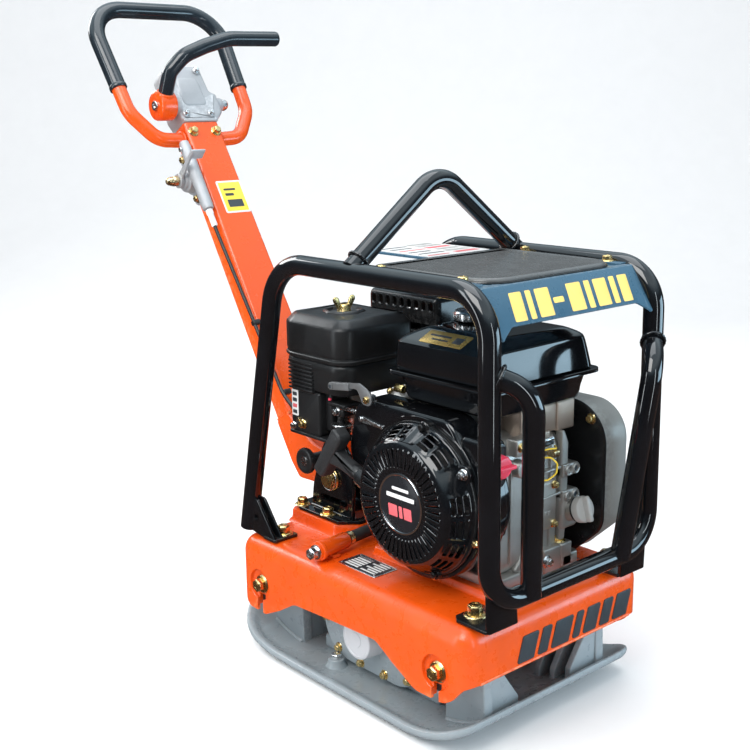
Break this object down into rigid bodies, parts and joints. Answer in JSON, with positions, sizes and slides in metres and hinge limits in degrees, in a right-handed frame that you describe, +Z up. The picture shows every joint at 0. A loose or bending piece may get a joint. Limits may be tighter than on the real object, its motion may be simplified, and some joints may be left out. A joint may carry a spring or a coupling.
{
  "type": "plate compactor",
  "caption": "Walk-behind reversible vibratory plate compactor: petrol engine on a rubber-mounted hood in a tube guard frame, folding handle column with loop grip.",
  "frame": {"origin": "centre of the base plate's flat footprint, on the ground", "axes": "+Z up, X across the machine with the belt cover on +X and the recoil starter on -X, -Y the front, +Y the operator's side"},
  "size_m": [0.35, 0.9638, 0.9315],
  "materials": {
    "orange_paint": "gloss enamel",
    "black_paint": "gloss enamel",
    "cover_paint": "satin enamel",
    "grey_paint": "satin enamel on cast iron",
    "raw_aluminium": "as cast",
    "cast_iron": "machined",
    "steel": "machined",
    "gold_zinc": "yellow zinc plate",
    "brass": "satin",
    "black_plastic": "satin",
    "rubber": "matt",
    "silver_paint": "matt silver",
    "red_plastic": "gloss",
    "filter_foam": "open foam"
  },
  "bodies": {
    "plate": {"base_plate": "grey_paint", "exciter_case": "grey_paint", "exciter_cover_left": "grey_paint", "exciter_cover_right": "grey_paint", "exciter_bearing_front_left": "steel", "exciter_bearing_rear_left": "steel", "exciter_bearing_front_right": "steel", "exciter_bearing_rear_right": "steel", "rubber_mount_front_left": "rubber", "rubber_mount_front_right": "rubber", "rubber_mount_rear_left": "rubber", "rubber_mount_rear_right": "rubber"},
    "upper": {"main_body": "orange_paint", "belt_cover": "silver_paint", "belt_cover_back": "black_paint", "drive_belt": "rubber", "engine_crankcase": "raw_aluminium", "crankcase_side_cover": "raw_aluminium", "cylinder_head": "raw_aluminium", "piston": "raw_aluminium", "connecting_rod": "steel", "fan_shroud": "black_paint", "recoil_cover": "black_paint", "fuel_tank": "black_paint", "air_cleaner_cover": "black_plastic", "air_cleaner_base": "black_plastic", "filter_element": "filter_foam", "carburettor": "raw_aluminium", "carburettor_cover": "black_plastic", "muffler": "black_paint", "muffler_guard": "black_paint", "drain_hose": "orange_paint", "guard_frame": "black_paint", "top_cover": "cover_paint", "handle_stand": "black_paint", "pivot_bolt": "gold_zinc"},
    "crank": {"crankshaft": "steel", "flywheel_fan": "cast_iron", "clutch_drum": "cast_iron"},
    "exciter_front": {"eccentric_shaft_front": "steel", "exciter_pulley": "cast_iron"},
    "exciter_rear": {"eccentric_shaft_rear": "steel"},
    "handle": {"handle_column": "orange_paint", "handle_loop": "orange_paint", "control_head": "raw_aluminium", "throttle_housing": "raw_aluminium", "throttle_nut": "brass", "throttle_cable": "black_plastic"},
    "travel_control": {"lever_hub": "orange_paint", "travel_lever": "black_plastic"},
    "throttle": {"throttle_lever": "raw_aluminium"},
    "lock": {"lock_knob": "black_plastic"},
    "recoil": {"recoil_pulley": "black_plastic"},
    "grip": {"starter_grip": "black_plastic"},
    "speed_control": {"engine_control_lever": "steel"},
    "cap": {"fuel_cap": "raw_aluminium"},
    "wing": {"wing_nut": "brass"},
    "switch": {"engine_switch": "red_plastic"},
    "oil_cap": {"oil_filler_cap": "black_plastic"}
  },
  "joints": [
    {"name": "suspension", "type": "slide", "parent": "plate", "child": "upper", "axis": [0, 0, 1], "range_m": [-0.004, 0.004], "stiffness_N_per_m": 250000, "springref_m": 0.0022, "deforming": ["rubber_mount_front_left", "rubber_mount_front_right", "rubber_mount_rear_left", "rubber_mount_rear_right", "drive_belt"]},
    {"name": "crank_spin", "type": "hinge", "parent": "upper", "child": "crank", "pos_m": [0, -0.087, 0.286], "axis": [1, 0, 0], "continuous": true},
    {"name": "exciter_front_spin", "type": "hinge", "parent": "plate", "child": "exciter_front", "pos_m": [0, -0.045, 0.072], "axis": [1, 0, 0], "continuous": true},
    {"name": "exciter_rear_spin", "type": "hinge", "parent": "plate", "child": "exciter_rear", "pos_m": [0, 0.045, 0.072], "axis": [1, 0, 0], "continuous": true},
    {"name": "handle_pivot", "type": "hinge", "parent": "upper", "child": "handle", "pos_m": [0, 0.152, 0.243], "axis": [1, 0, 0], "range_deg": [-12, 30]},
    {"name": "travel_lever", "type": "hinge", "parent": "handle", "child": "travel_control", "pos_m": [-0.0545, 0.55814, 0.76747], "axis": [1, 0, 0], "range_deg": [-25, 25]},
    {"name": "throttle_lever", "type": "hinge", "parent": "handle", "child": "throttle", "pos_m": [-0.063, 0.50759, 0.65166], "axis": [1, 0, 0], "range_deg": [-15, 45]},
    {"name": "lock_knob", "type": "slide", "parent": "upper", "child": "lock", "axis": [-1, 0, 0], "range_m": [0, 0.01]},
    {"name": "starter_pull", "type": "slide", "parent": "upper", "child": "grip", "axis": [0, 0.9496, 0.3134], "range_m": [0, 0.038]},
    {"name": "recoil_spin", "type": "hinge", "parent": "upper", "child": "recoil", "pos_m": [-0.13, -0.087, 0.286], "axis": [1, 0, 0], "range_deg": [0, 49.5]},
    {"name": "engine_control", "type": "hinge", "parent": "upper", "child": "speed_control", "pos_m": [-0.115, 0, 0.398], "axis": [1, 0, 0], "range_deg": [-20, 25]},
    {"name": "fuel_cap_turn", "type": "hinge", "parent": "upper", "child": "cap", "pos_m": [0.016, -0.06, 0.5], "axis": [0, 0, 1], "range_deg": [0, 90]},
    {"name": "wing_nut_turn", "type": "hinge", "parent": "upper", "child": "wing", "pos_m": [-0.045, 0.128, 0.493], "axis": [0, 0, 1], "continuous": true},
    {"name": "switch_turn", "type": "hinge", "parent": "upper", "child": "switch", "pos_m": [-0.086, -0.206, 0.349], "axis": [0, -1, 0], "range_deg": [0, 60]},
    {"name": "oil_cap_turn", "type": "hinge", "parent": "upper", "child": "oil_cap", "pos_m": [0.069, -0.215, 0.262], "axis": [0, -0.96, 0.28], "continuous": true}
  ],
  "couplings": [
    {"joint": "exciter_front_spin", "follows": "crank_spin", "ratio": 1.6},
    {"joint": "exciter_rear_spin", "follows": "crank_spin", "ratio": -1.6},
    {"joint": "recoil_spin", "follows": "starter_pull", "rad_per_m": 22.7}
  ]
}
◆ ◆ ◆ ◆
> WORK TO COMPLETE: Copy out each line that contains the word "joints".

> THE RESULT:
Break this object down into rigid bodies, parts and joints. Answer in JSON, with positions, sizes and slides in metres and hinge limits in degrees, in a right-handed frame that you describe, +Z up. The picture shows every joint at 0. A loose or bending piece may get a joint. Limits may be tighter than on the real object, its motion may be simplified, and some joints may be left out. A joint may carry a spring or a coupling.
  "joints": [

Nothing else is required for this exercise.